Mystic Seaport in Mystic will once again this year host its Sights & Frights Halloween attraction on Fridays and Saturdays, October 19-20 and 26-27, from 6-9:30 p.m. Kids are encouraged to wear their Halloween costumes as they walk through the recreated 19th century whaling village where they'll meet characters in period garb, here ghostly pirate stories and "be entertained by musicians singing eerie tunes of long ago."

On the weekend of Oct. 28-29 the streets of New London will turn decidedly spooky when the downtown is transformed into Halloween Town. Open Oct. 28th from 6-10 p.m., and Oct. 29th from 3-10 p.m., Halloween Town will include free events, such as a pirate ship, hayrides, trick-or-treating, ghouls and goblins.
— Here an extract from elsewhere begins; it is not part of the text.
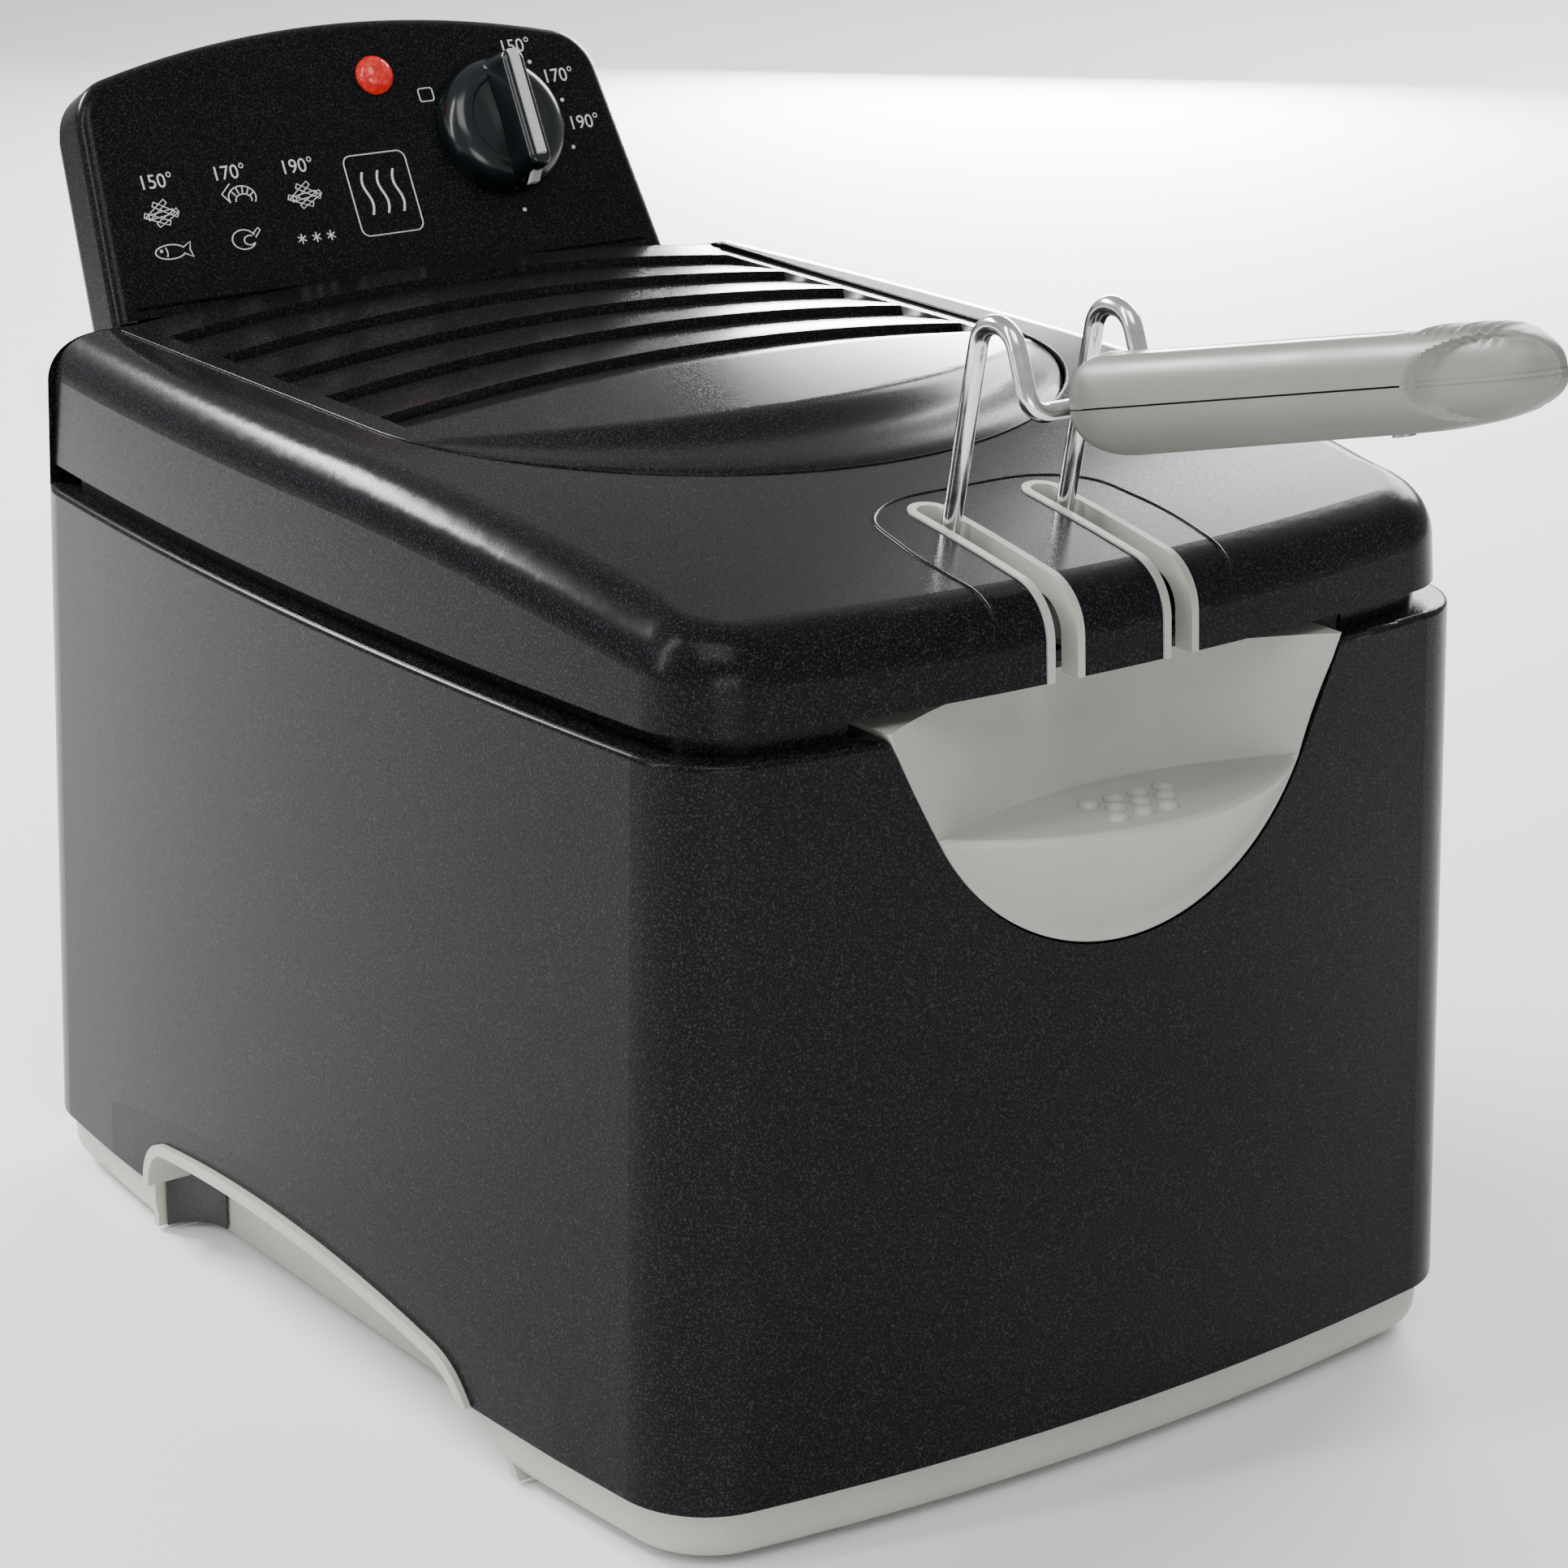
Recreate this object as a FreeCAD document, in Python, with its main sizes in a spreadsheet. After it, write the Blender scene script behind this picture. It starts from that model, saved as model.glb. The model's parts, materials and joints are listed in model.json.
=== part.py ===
import FreeCAD, Part
import math
import os

import PartDesign
import Sketcher
from FreeCAD import Placement, Rotation, Vector

# Household deep fryer, modelled in millimetres. The origin is on the worktop under the middle of
# the outer housing. +Z is up, the front of the fryer faces -Y and +X is to the right seen from the
# front. Each sub-part is one document object, named in NODES and written to parts/NAME.step.

DIMENSIONS = {
    # outer housing
    "shell_width": 260.0,
    "shell_depth": 330.0,
    "seam_height": 201.0,
    "shell_low": 16.4,
    "side_bow": 9.8,
    "front_bow": 12.0,
    "shell_corner": 24.5,
    "shell_wall": 3.0,
    "shell_lean": 0.025,
    "rim_top": 241.0,
    "rim_front": 153.0,
    "rim_rounding": 12.0,
    # lid
    "lid_low": 206.0,
    "lid_inset": 3.2,
    "lid_lean": 0.06,
    "lid_rear": 152.0,
    "lid_top": 243.0,
    "lid_front_top": 228.5,
    "lid_wall": 2.6,
    "lid_rounding": 14.0,
    "lid_hinge_back": 144.0,
    "lid_hinge_up": 235.0,
    # filter cover
    "cover_side": 100.5,
    "cover_reach": 87.0,
    "cover_middle": 10.0,
    "cover_back": 151.2,
    "cover_crown": 5.0,
    "crown_half": 93.0,
    "cover_seam": 0.7,
    # slots for the handle wires
    "wire_offset": 17.7,
    "wire_size": 4.8,
    "slot_inner": 6.6,
    "slot_outer": 11.0,
    "slot_rear": 103.9,
    # control unit
    "panel_tilt": 28.5,
    "panel_foot_back": 160.5,
    "panel_foot_up": 243.0,
    "panel_low_width": 186.0,
    "panel_top_width": 173.0,
    "panel_side": 66.0,
    "panel_crown": 12.0,
    "panel_thick": 15.0,
    "tube_rise": 8.5,
    "knob_across": 46.0,
    "knob_along": 39.8,
    "knob_size": 20.5,
    "lens_across": 9.4,
    "lens_along": 59.9,
    "lens_size": 5.8,
    # pan, basket and element
    "pan_half": 108.0,
    "pan_front": 134.0,
    "pan_rear": 128.0,
    "pan_floor": 42.0,
    "pan_wall": 1.0,
    "basket_half": 84.0,
    "basket_front": 93.0,
    "basket_rear": 92.0,
    "basket_floor": 78.0,
    "basket_rim": 152.0,
    "element_up": 60.0,
    "element_size": 3.5,
    # front grip
    "bowl_size": 62.7,
    "bowl_up": 202.7,
    "bowl_bulge": 21.0,
    "grip_face": 163.0,
    "ledge_up": 174.5,
    "ledge_sunk": 12.0,
    # carrying recesses in the base
    "arch_middle": 20.0,
    "arch_up": 35.6,
    "arch_radius": 425.0,
    "arch_front": 81.0,
    "arch_front_corner": 25.0,
    "arch_rear": 58.0,
    "arch_rear_corner": 14.0,
    "arch_slope": 50.0,
    "recess_in": 113.0,
    "band_up": 45.5,
    "band_radius": 477.0,
    "band_half": 112.0,
    "band_sunk": 1.2,
    # grip of the basket handle
    "grip_back": 149.6,
    "grip_up": 267.0,
    "grip_tilt": 14.2,
    "grip_length": 149.0,
    "grip_width": 22.0,
    "grip_height": 23.6,
}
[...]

Also kid-friendly is Pumpkintown USA, operated by the Peszynski family in East Hampton, owners of Paul’s & Sandy’s Too on Route 66. Each year since 1990 the Peszynski family has turned a large portion of their business property over to dozens of pumpkin “people,” including Duncan MacPumpkin, Leroy Butternut and Penelope Parton, who make up the small village of “Pumpkintown.” The attraction, which opens Sept. 22, includes food, rides and dozens of pumpkins for sale.